Bertrand de Speville, mantan Komisioner ICAC Hong Kong, dalam satu makalah berjudul "The Struggle Against Corruption: Progress at a Snail's Pace. Why?" yang diterbitkan Asia-Pasicif Review (2016) mengingatkan kita bahwa pengabaian terhadap penanganan korupsi yang dianggap kecil akan membuat persoalan korupsi lebih serius.

Menurutnya, pemberantasan korupsi hanya akan berhasil jika semua kejahatan yang dianggap korupsi atau penyimpangan direspons secara cepat untuk menunjukkan bahwa pemerintah atau negara tidak memberikan toleransi sekecil apapun atas perbuatan itu. Hal ini juga karena korupsi kecil yang dilakukan secara terus menerus akan menimbulkan kerusakan yang serius apabila didiamkan.


Lebih lanjut, ia memberikan alasan bahwa setiap laporan yang disampaikan oleh masyarakat merupakan langkah awal untuk membangun kepercayaan dan dukungan dalam melawan korupsi. ICAC Hongkong yang hingga hari ini menikmati dukungan publik luas di Hongkong memulai cara untuk meraih kepercayaan itu dari responsifnya mereka terhadap laporan masyarakat yang masuk. Apabila investigasi yang dilakukan ICAC tidak mendapatkan bukti yang cukup, pelapor akan diberitahu dan ICAC melalui mekanisme review-nya akan meninjau kebijakan atau tindakan yang meskipun tidak dianggap korupsi, tapi berpotensi mengarah ke korupsi untuk diperbaiki.

Pengabaian terhadap penanganan korupsi yang dianggap kecil akan membuat persoalan korupsi lebih serius. Pemberantasan korupsi hanya akan berhasil jika semua kejahatan yang dianggap korupsi atau penyimpangan direspons secara cepat untuk menunjukkan bahwa pemerintah atau negara tidak memberikan toleransi sekecil apapun atas perbuatan itu

Jika karena dianggap korupsi kecil, kemudian laporan dari publik diabaikan, maka hal ini merupakan titik balik dari upaya melawan korupsi. Dukungan masyarakat dalam bentuk pelaporan akan mengalami penurunan apabila respons yang diberikan tidak memadai.
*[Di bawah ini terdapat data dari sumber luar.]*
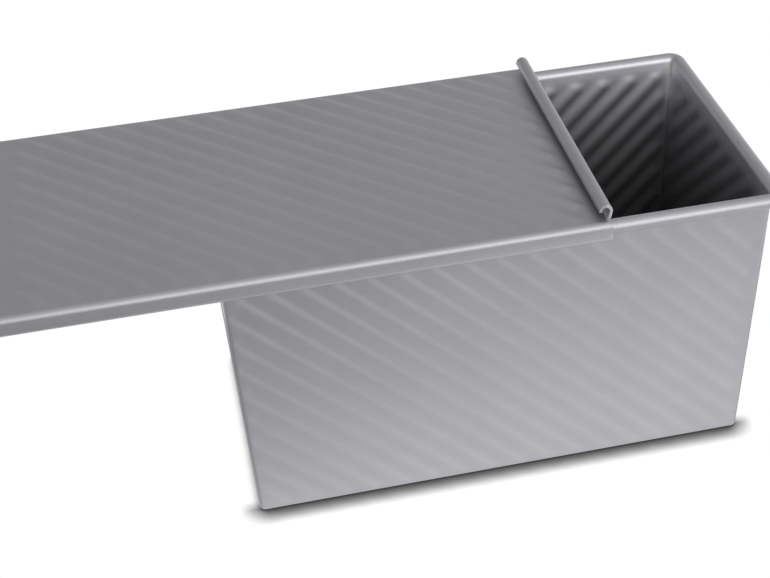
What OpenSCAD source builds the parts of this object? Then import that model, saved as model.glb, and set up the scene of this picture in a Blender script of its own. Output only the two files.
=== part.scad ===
// Pullman loaf pan: a folded sheet tub with ribbed panels, its top edge rolled round a wire,
// and a ribbed lid whose hemmed sides slide along that rolled rim.
// Frame: origin at the centre of the underside, X along the pan, Z up.

/* [Tub] */
// Inside length between the end walls, at the rim
inner_l = 196.5; // [150:0.5:330]
// Inside width between the long walls, at the rim
inner_w = 104.5; // [80:0.5:150]
// Height from the underside to the top of the rolled rim
pan_h = 113; // [80:1:140]
// How far each wall leans in between the rim and the base
wall_lean = 3.5; // [1:0.05:6]
// Thickness of the tub's sheet
sheet_t = 1; // [0.8:0.05:1.2]
// Inside radius of the folds along the base and down the corners
fold_r = 1.2; // [0.8:0.1:3]
// Width of the butt seam down each corner
seam_w = 0.3; // [0.2:0.05:0.5]
// Depth of the butt seam
seam_d = 0.35; // [0.2:0.05:0.5]

/* [Rolled rim] */
// Diameter of the wire inside the rim
wire_d = 3.2; // [2.6:0.1:4.6]
// Slack all round the wire
wire_slack = 0.05; // [0.02:0.01:0.1]
// Turn that the sheet makes round the wire
rim_wrap = 300; // [260:5:310]
// Gap between the butted ends of the wire
wire_gap = 0.8; // [0.4:0.1:2]

/* [Ribs] */
// Distance from rib to rib, square to their length
rib_pitch = 8.1; // [6:0.1:12]
// Slope of the ribs, down to the right as each panel is seen from outside
rib_slope = 45; // [35:1:55]
// Height of the ribs in the tub
rib_h = 0.55; // [0.3:0.05:0.7]
// Height of the ribs in the lid
lid_rib_h = 0.4; // [0.2:0.05:0.6]
// Least flat left between two rib tools
rib_land = 0.1; // [0.05:0.05:0.4]
// Shortest rib that is pressed, between its end centres
rib_least = 3; // [1:0.5:12]
// Plain border beside the corners of the walls and the base
side_border = 2; // [2:0.5:12]
// Plain border under the rim
top_border = 1.5; // [1.5:0.5:16]
// Plain border over the base
foot_border = 1; // [1:0.5:12]

/* [Lid] */
// Thickness of the lid's sheet
lid_t = 1; // [0.8:0.05:1.2]
// How far the lid stands slid open
lid_open = 69.8; // [0:0.1:140]
// Play between the lid and the top of the rim
lid_lift = 0.3; // [0.2:0.05:0.6]
// Play between each side of the lid and the rim
side_play = 0.45; // [0.3:0.05:0.8]
// Play between the hems and the underside of the rim
hem_play = 0.35; // [0.3:0.05:0.8]
// Reach of each hem under the rim, inward from the inside of the channel
hem_reach = 2.8; // [2:0.1:3.6]
// Inside radius of the lid's bends
bend_r = 1.3; // [0.8:0.1:1.8]
// Length of the lid past the rim at its grip end
grip_over = 4; // [2:0.1:8]
// Plain border of the lid's panel beside its long edges
lid_border = 2; // [1:0.5:12]
// Length of the side channels past the foot of the grip
channel_over = 2; // [0:0.1:2]
// Plain border of the lid's panel at its two ends
lid_end_border = 8; // [4:0.5:20]

/* [Stop lip] */
// Height of the lip turned down at the far end, over the lid's underside
lip_h = 6.5; // [5:0.5:10]
// Play between the lip and the rim when the lid is shut
stop_play = 0.3; // [0.2:0.05:0.6]
// Notch between the lip and each side channel
lip_notch = 1.2; // [0.6:0.1:3]

/* [Curled grip] */
// Inside radius of the bend at the foot of the grip
foot_r = 1; // [0.6:0.1:2]
// Outward lean of the grip's riser
grip_lean = 11.5; // [0:0.5:25]
// Length of the riser between the foot and the curl
riser_l = 2.4; // [1:0.1:8]
// Outside radius of the curl
curl_r = 2.4; // [2:0.1:6]
// Turn of the curl
curl_wrap = 200; // [150:5:250]
// Inset of the grip's ends from the sides of the lid
grip_inset = 3; // [2.5:0.1:8]

/* [Hidden] */
$fn = 48;
hull_fn = 32;
full_turn = 360;
half_turn = full_turn / 2;
right_angle = full_turn / 4;
quarter_turns = [0, 1, 2, 3];
side_signs = [-1, 1];
wedge_fans = 6;
wedge_share = 2;
overrun = 2;
slice = 0.01;
weld = 0.2;

// Rolled rim
bore_r = wire_d / 2 + wire_slack;
rim_r = bore_r + sheet_t;
rim_z = pan_h - rim_r;
rim_corner_r = fold_r + rim_r;

// Tub
lean = atan(wall_lean / rim_z);
half_l = inner_l / 2;
half_w = inner_w / 2;
outer_fold_r = fold_r + sheet_t;
foot_z = outer_fold_r;
seam_drop = outer_fold_r - sqrt(pow(outer_fold_r, 2) - pow(fold_r, 2));
seam_foot = outer_fold_r;
wall_slant = rim_z / cos(lean);

// Ribs
rib_r = (rib_pitch - rib_land) / 2;
rib_half_w = sqrt(pow(rib_r, 2) - pow(rib_r - rib_h, 2));
lid_rib_half_w = sqrt(pow(rib_r, 2) - pow(rib_r - lid_rib_h, 2));
rib_run = [cos(rib_slope), -sin(rib_slope)];
rib_step = [sin(rib_slope), cos(rib_slope)];

// Lid
lid_under = pan_h + lid_lift;
channel_y = half_w + 2 * rim_r + side_play;
hem_top = pan_h - 2 * rim_r - hem_play;
panel_half_w = channel_y - bend_r;
lip_x = -half_l - 2 * rim_r - stop_play;
panel_start = lip_x + bend_r;
panel_end = half_l + 2 * rim_r + grip_over - foot_r - lid_t;

// Half length or half width of the tub's cavity at a height
function reach_at(half, z) = half - (rim_z - z) * tan(lean);

// Centre of a corner fold at a height
function corner_at(z) = [
    reach_at(half_l, z) - fold_r / cos(lean),
    reach_at(half_w, z) - fold_r / cos(lean),
    z
];

// Stops along the line from point p in direction d at the edges [nx, ny, limit], ahead or behind
function stops(p, d, edges, ahead) = [
    for (e = edges)
        let (rate = e[0] * d[0] + e[1] * d[1])
            if (ahead * rate > 0) (e[2] - e[0] * p[0] - e[1] * p[1]) / rate
];

// Edges of a rib window: half width at its foot and at its head, and the heights of both
function window(foot_half, head_half, low, high) =
    let (spread = (head_half - foot_half) / (high - low))
    let (mid_half = foot_half - low * spread)
    [[1, -spread, mid_half], [-1, -spread, mid_half], [0, 1, high], [0, -1, -low]];

// Tapered form with round corners and bottom edges, up to a height
module tub_form(r, top_z) {
    hull()
        for (sx = side_signs, sy = side_signs) {
            foot = corner_at(foot_z);
            head = corner_at(top_z);
            translate([sx * foot[0], sy * foot[1], foot[2]])
                sphere(r, $fn = hull_fn);
            translate([sx * head[0], sy * head[1], head[2] - slice])
                cylinder(r = r, h = slice, $fn = hull_fn);
        }
}

// Frame of one wall: x to the right and y up as seen from outside, z outward, on its inner face
module on_wall(turn, half) {
    rotate([0, 0, turn * right_angle])
        translate([0, -half, rim_z])
            rotate([right_angle + lean, 0, 0])
                children();
}

// Bar with round ends along a rib, from one end centre to the other
module rib_bar(r, start, length) {
    translate([start[0], start[1], 0])
        rotate([0, 0, -rib_slope])
            rotate([0, right_angle, 0]) {
                cylinder(r = r, h = length);
                sphere(r);
                translate([0, 0, length])
                    sphere(r);
            }
}

// Parallel bars that fill a window, sunk so that they stand a rib's height out of the sheet
module rib_field(r, edges, reach) {
    count = ceil(reach / rib_pitch);
    for (i = [-count : count - 1]) {
        p = (i + 1 / 2) * rib_pitch * rib_step;
        ahead = min(stops(p, rib_run, edges, 1));
        behind = max(stops(p, rib_run, edges, -1));
        if (ahead - behind > rib_least)
            rib_bar(r, p + behind * rib_run, ahead - behind);
    }
}

// Ribs of all four walls and of the base, as bars of one radius behind the sheet
module tub_ribs(r) {
    low = -wall_slant + foot_z + foot_border;
    high = -rim_r - top_border;
    for (turn = quarter_turns) {
        half = turn % 2 == 0 ? half_l : half_w;
        away = turn % 2 == 0 ? half_w : half_l;
        inset = side_border + rib_half_w;
        edges = window(
            half + low * tan(lean) - inset,
            half + high * tan(lean) - inset,
            low + rib_half_w,
            high - rib_half_w
        );
        on_wall(turn, away)
            translate([0, 0, rib_r - rib_h])
                rib_field(r, edges, half + pan_h);
    }
    base_x = reach_at(half_l, sheet_t) - fold_r - side_border;
    base_y = reach_at(half_w, sheet_t) - fold_r - side_border;
    translate([0, 0, sheet_t + rib_h - rib_r])
        rotate([half_turn, 0, 0])
            rib_field(r, window(base_x, base_x, -base_y, base_y), base_x + base_y);
}

// Sector of a ring, drawn from one angle to another
module arc_strip(inside_r, thick, from, to) {
    far = wedge_share * (inside_r + thick);
    step = (to - from) / wedge_fans;
    fan = [for (i = [0 : wedge_fans]) far * [cos(from + i * step), sin(from + i * step)]];
    intersection() {
        difference() {
            circle(inside_r + thick);
            circle(inside_r);
        }
        polygon(concat([[0, 0]], fan));
    }
}

// Section of the rolled rim: x outward from the wall's inner face, y up from the wire's height
module rim_section() {
    translate([rim_r, 0])
        arc_strip(bore_r, sheet_t, half_turn - rim_wrap, half_turn);
}

// A section swept round the rim: four straights and four corner quarters
module round_the_rim(half_x, half_y) {
    for (turn = quarter_turns) {
        half = turn % 2 == 0 ? half_x : half_y;
        away = turn % 2 == 0 ? half_y : half_x;
        rotate([0, 0, turn * right_angle]) {
            translate([half - fold_r, -away, 0])
                rotate([right_angle, 0, -right_angle])
                    linear_extrude(2 * (half - fold_r))
                        children();
            translate([half - fold_r, -away + fold_r, 0])
                rotate([0, 0, -right_angle])
                    rotate_extrude(angle = right_angle)
                        translate([fold_r, 0])
                            children();
        }
    }
}

// Slots of the butt seams, down both ends of each long wall
module corner_seams() {
    for (turn = [0, 2], side = side_signs)
        on_wall(turn, half_w)
            translate([side * half_l, 0, sheet_t - seam_drop - seam_d])
                rotate([0, 0, -side * lean])
                    translate([-seam_w / 2, seam_foot - wall_slant, 0])
                        cube([seam_w, wall_slant - seam_foot - rim_r, seam_d + seam_drop + overrun]);
}

module pan_body() {
    color("silver")
        difference() {
            union() {
                difference() {
                    tub_form(outer_fold_r, rim_z);
                    difference() {
                        tub_form(fold_r, rim_z + overrun);
                        tub_ribs(rib_r);
                    }
                }
                translate([0, 0, rim_z])
                    round_the_rim(half_l, half_w)
                        rim_section();
            }
            tub_ribs(rib_r - sheet_t);
            corner_seams();
        }
}

module rim_wire() {
    color("dimgray")
        difference() {
            translate([0, 0, rim_z])
                round_the_rim(half_l, half_w)
                    translate([rim_r, 0])
                        circle(d = wire_d);
            translate([-wire_gap / 2, half_w, rim_z - rim_r])
                cube([wire_gap, 2 * rim_r, 2 * rim_r]);
        }
}

// Section of one side of the lid: top bend, leg, lower bend and hem, x outward and y up
module channel_section() {
    translate([panel_half_w - weld, lid_under])
        square([weld, lid_t]);
    translate([panel_half_w, lid_under - bend_r])
        arc_strip(bend_r, lid_t, 0, right_angle);
    translate([panel_half_w, hem_top + bend_r])
        arc_strip(bend_r, lid_t, -right_angle, 0);
    translate([channel_y, hem_top + bend_r])
        square([lid_t, lid_under - hem_top - 2 * bend_r]);
    translate([channel_y - hem_reach, hem_top - lid_t])
        square([hem_reach - bend_r, lid_t]);
}

// Section of the grip: foot bend, leaning riser and curl, x along the lid and y up
module grip_section() {
    translate([panel_end - weld, lid_under])
        square([weld, lid_t]);
    translate([panel_end, lid_under + lid_t + foot_r]) {
        arc_strip(foot_r, lid_t, -right_angle, -grip_lean);
        rotate(-grip_lean) {
            translate([foot_r, 0])
                square([lid_t, riser_l]);
            translate([foot_r + lid_t - curl_r, riser_l])
                arc_strip(curl_r - lid_t, lid_t, 0, curl_wrap);
        }
    }
}

// Section of the stop lip: bend and leg, x along the lid and y up
module lip_section() {
    translate([panel_start, lid_under])
        square([weld, lid_t]);
    translate([panel_start, lid_under - bend_r])
        arc_strip(bend_r, lid_t, right_angle, half_turn);
    translate([lip_x - lid_t, lid_under - lip_h])
        square([lid_t, lip_h - bend_r]);
}

// Ribs of the lid, as bars of one radius under its top
module lid_ribs(r) {
    mid_x = (panel_start + panel_end) / 2;
    span_x = (panel_end - panel_start) / 2 - lid_end_border;
    span_y = panel_half_w - lid_border - lid_rib_half_w;
    translate([mid_x, 0, lid_under + lid_t + lid_rib_h - rib_r])
        rib_field(r, window(span_x, span_x, -span_y, span_y), span_x + span_y);
}

module lid() {
    grip_w = 2 * (channel_y + lid_t - grip_inset);
    lip_w = 2 * (panel_half_w - lip_notch);
    color("lightgray")
        translate([-lid_open, 0, 0])
            difference() {
                union() {
                    translate([panel_start, -panel_half_w, lid_under])
                        cube([panel_end - panel_start, 2 * panel_half_w, lid_t]);
                    intersection() {
                        lid_ribs(rib_r);
                        translate([panel_start, -panel_half_w, lid_under])
                            cube([panel_end - panel_start, 2 * panel_half_w, lid_t + rib_r]);
                    }
                    for (side = [0, 1])
                        mirror([0, side, 0])
                            translate([panel_start, 0, 0])
                                rotate([right_angle, 0, right_angle])
                                    linear_extrude(panel_end + channel_over - panel_start)
                                        channel_section();
                    rotate([right_angle, 0, 0])
                        linear_extrude(grip_w, center = true)
                            grip_section();
                    rotate([right_angle, 0, 0])
                        linear_extrude(lip_w, center = true)
                            lip_section();
                }
                lid_ribs(rib_r - lid_t);
            }
}

pan_body();
rim_wire();
lid();
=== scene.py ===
"""Dressed model of a ribbed pullman loaf pan with a sliding lid.

The tub and the lid are each built as the middle surface of a folded sheet.
A Geometry Nodes tree presses the ribs into the flat panels, and the sheet is then
given its thickness. The sizes of the pan and the lid are in millimetres, those of the
meshes and the studio in metres.
"""

import logging
import math
from dataclasses import dataclass, field
from enum import Enum
from typing import Any, Sequence

import bmesh
import bpy
import numpy as np
from mathutils import Matrix, Vector


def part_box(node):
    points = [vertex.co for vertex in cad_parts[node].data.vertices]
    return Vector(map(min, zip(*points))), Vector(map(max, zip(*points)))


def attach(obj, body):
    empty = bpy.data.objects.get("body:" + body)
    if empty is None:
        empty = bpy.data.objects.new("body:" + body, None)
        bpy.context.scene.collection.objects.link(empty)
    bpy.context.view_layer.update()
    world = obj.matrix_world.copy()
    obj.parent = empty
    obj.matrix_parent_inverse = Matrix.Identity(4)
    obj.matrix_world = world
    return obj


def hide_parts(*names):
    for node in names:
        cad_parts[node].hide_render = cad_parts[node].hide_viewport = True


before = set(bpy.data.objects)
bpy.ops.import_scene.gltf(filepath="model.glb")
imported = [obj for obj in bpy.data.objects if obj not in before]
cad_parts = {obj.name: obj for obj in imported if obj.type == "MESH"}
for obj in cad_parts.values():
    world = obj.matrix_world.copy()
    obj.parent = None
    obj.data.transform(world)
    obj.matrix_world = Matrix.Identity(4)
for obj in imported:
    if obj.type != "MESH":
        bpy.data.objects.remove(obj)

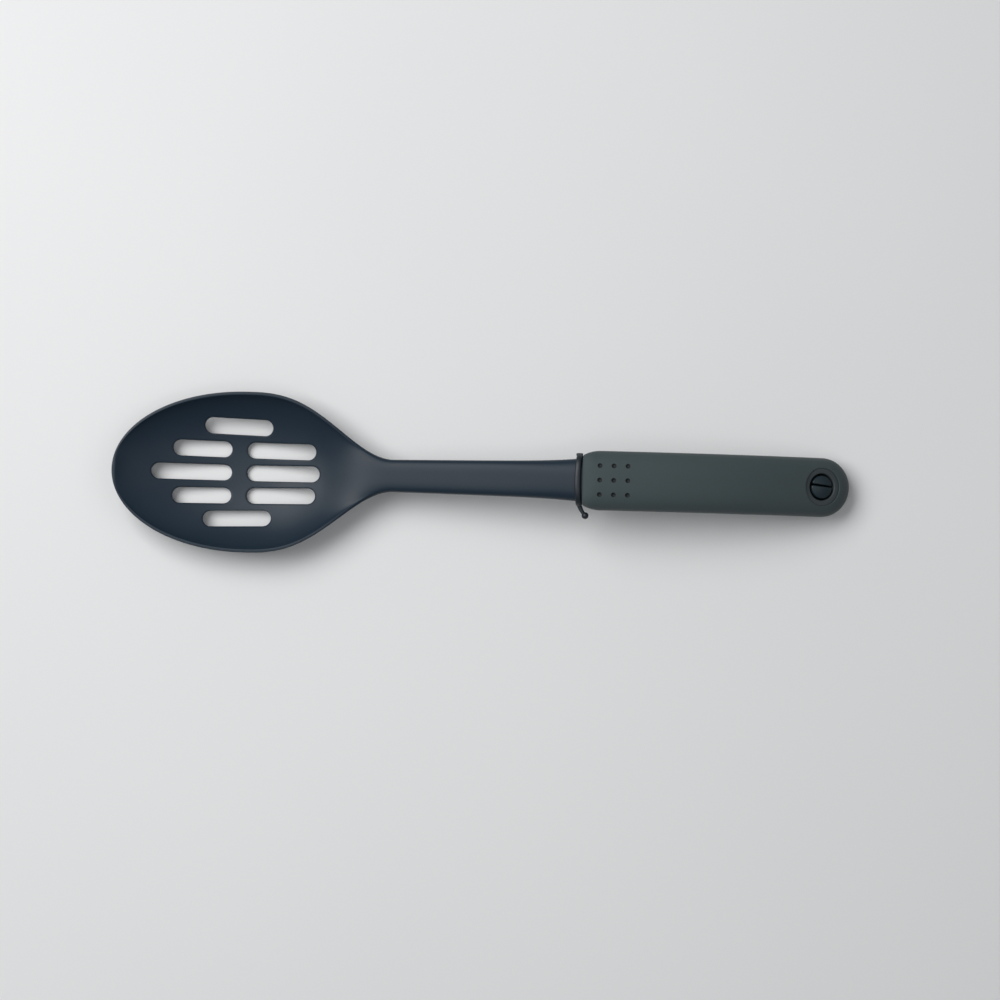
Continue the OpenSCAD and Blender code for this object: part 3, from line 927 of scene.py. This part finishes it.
        end = self.stance.arc_len
        feet, ways = self._path()
        near = self.half_w * self.middle_share
        reaches = mix(near, self.half_w, sharpening(self.edge_steps, self.edge_crowd))
        bands = columns(feet, 0.0) + reaches[:, None, None] * ways
        laid = lay(bands)
        if outline is not None:
            laid[-1] = outline
        shell.grid(laid)
        across = np.linspace(near, -near, self.front_steps + 1)[1:-1]
        front_plan = columns(0.0, across)
        runs = [feet[:np.argmax(feet >= end)], np.arange(end, end + near, self.end_step)]
        run, y = np.meshgrid(np.concatenate(runs)[1:], across, indexing="ij")
        hole = Slot(2 * self.hole_r, 2 * self.hole_r, (end - self.stance.hang_inset, 0.0))
        offsets = self.hole_edge * np.array(self.hole_rings)
        pits = self.dimples() if side is Side.TOP and layer is Layer.OUTER else []
        clear = np.hypot(np.maximum(0, run - end), y) < near - self.end_margin
        clear &= hole.distance(run, y) > offsets[-1] + self.hole_margin
        for pit in pits:
            clear &= pit.distance(run, y) > self.dimple_rings[-1] + self.dimple_margin
        loose = columns(run[clear], y[clear])
        mouths = [pit.outline(self.dimple_rings[-1], self.dimple_steps) for pit in pits]
        corners = pierced(np.vstack([bands[0], front_plan]), loose,
                          [hole.outline(offsets[-1], self.hole_steps), *mouths])
        drops = edge_drop(offsets, self.hole_edge)
        if layer is Layer.INNER:
            offsets, drops = offsets[[0, -1]], np.zeros(2)
        walls = [lay(hole.outline(offset, self.hole_steps), drop) for offset, drop in zip(offsets, drops)]
        shell.band(*walls)
        around = [walls[-1], *[self._pit(shell, pit) for pit in pits]]
        front, inner = lay(front_plan), lay(loose)
        shell.faces(np.concatenate([laid[0], front, inner, *around])[corners])
        edge = np.concatenate([laid[::-1, 0], front[::-1], laid[:, -1]])
        return laid[-1], edge, walls[0]

    def _pit(self, shell: Shell, pit: Slot) -> Array:
        """Sinks one dimple: rings from outside its mouth down to its middle.

        Args:
            shell: what the faces go into.
            pit: the dimple's mouth.
        Returns: the numbers of the outermost ring.
        """
        mouth = self.dimple_d / 2
        radii = np.concatenate([(mouth + np.array(self.dimple_rings))[::-1],
                                mouth * np.sin(np.radians(self.dimple_angles))])

        def sunk(plan: Array, radius: float) -> Array:
            """Returns: the plan's points, as deep as the dimple is at that radius."""
            return self.surface(Side.TOP, Layer.OUTER, plan,
                                self.dimple_drop(radius) - self.dimple_drop(radii[0]))

        outlines = [pit.outline(radius - mouth, self.dimple_steps) for radius in radii]
        rings = [shell.add(sunk(outline, radius)) for outline, radius in zip(outlines, radii)]
        shell.band(*rings)
        shell.fan(rings[-1], sunk(np.array(pit.middle), 0.0))
        return rings[0]


def rounded_profile(corners: Sequence[Triple], steps: int = 5) -> Array:
    """Outline with its corners rounded.

    Args:
        corners: (radius, height, corner radius) of each corner, in order.
        steps: steps round each corner.
    Returns: points where each corner is an arc that meets both of its sides.
    """
    made = []
    for i, (r, z, size) in enumerate(corners):
        turn = np.linspace(0, math.pi / 2, steps + 1 if size else 1)[:, None]
        here = np.array([r, z])
        back = np.array(corners[i - 1][:2]) - here
        on = np.array(corners[(i + 1) % len(corners)][:2]) - here
        back, on = back / np.linalg.norm(back), on / np.linalg.norm(on)
        made.append(here + size * back * (1 - np.sin(turn)) + size * on * (1 - np.cos(turn)))
    return np.vstack(made)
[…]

Masyarakat mungkin tidak memercayai, atau enggan untuk memberikan informasi lagi, meskipun mereka melihat kejahatan korupsi terjadi, kepada penegak hukum apabila dalam laporan sebelumnya, mereka dikecewakan.
Situasi semacam ini akan sangat menyulitkan kerja-kerja memberantas korupsi kedepan.

Fungsi negara dan kalkulasi untung rugi

Masalah lain yang timbul dari kebijakan mengabaikan korupsi kecil adalah alasan ekonomi yang menjadi latar belakangnya. Negara seakan-akan mengalami kebangkrutan apabila mengeluarkan biaya yang tidak sedikit untuk menegakkan aturan, memastikan ketertiban sosial dan mengawal prinsip rule of law.

Padahal secara substansial, fungsi negara untuk menegakkan prinsip rule of law tidak bisa dihilangkan atau dikurangi dengan alasan karena keuangan yang terbatas.

Cita-cita pemberantasan korupsi yang paling utama adalah ketika pada tingkat masyarakat, sektor swasta dan pemerintah/negara, tercipta sebuah nilai-nilai antikorupsi bersama. Upaya membangun nilai-nilai itu salah satunya dilakukan dengan pendekatan penegakan hukum.

Dapat membedakan mana yang boleh dan mana yang tidak bisa dilakukan, mana yang dianggap pelanggaran hukum dan mana yang bukan, mana yang disebut korupsi dan mana yang tidak merupakan bagian dari nilai-nilai bersama yang diharapkan terbangun.

Sementara apabila ada yang melewati batas-batas ini penegak hukum akan mendeteksi dan memberikan hukuman. Ini semua adalah proses yang mana negara harus menanggung biayanya, seberapa besarpun ongkos itu harus dikeluarkan. Jika cara berpikir negara telah berubah menjadi pedagang, justru ini adalah awal mula petaka korupsi yang lebih serius akan terjadi.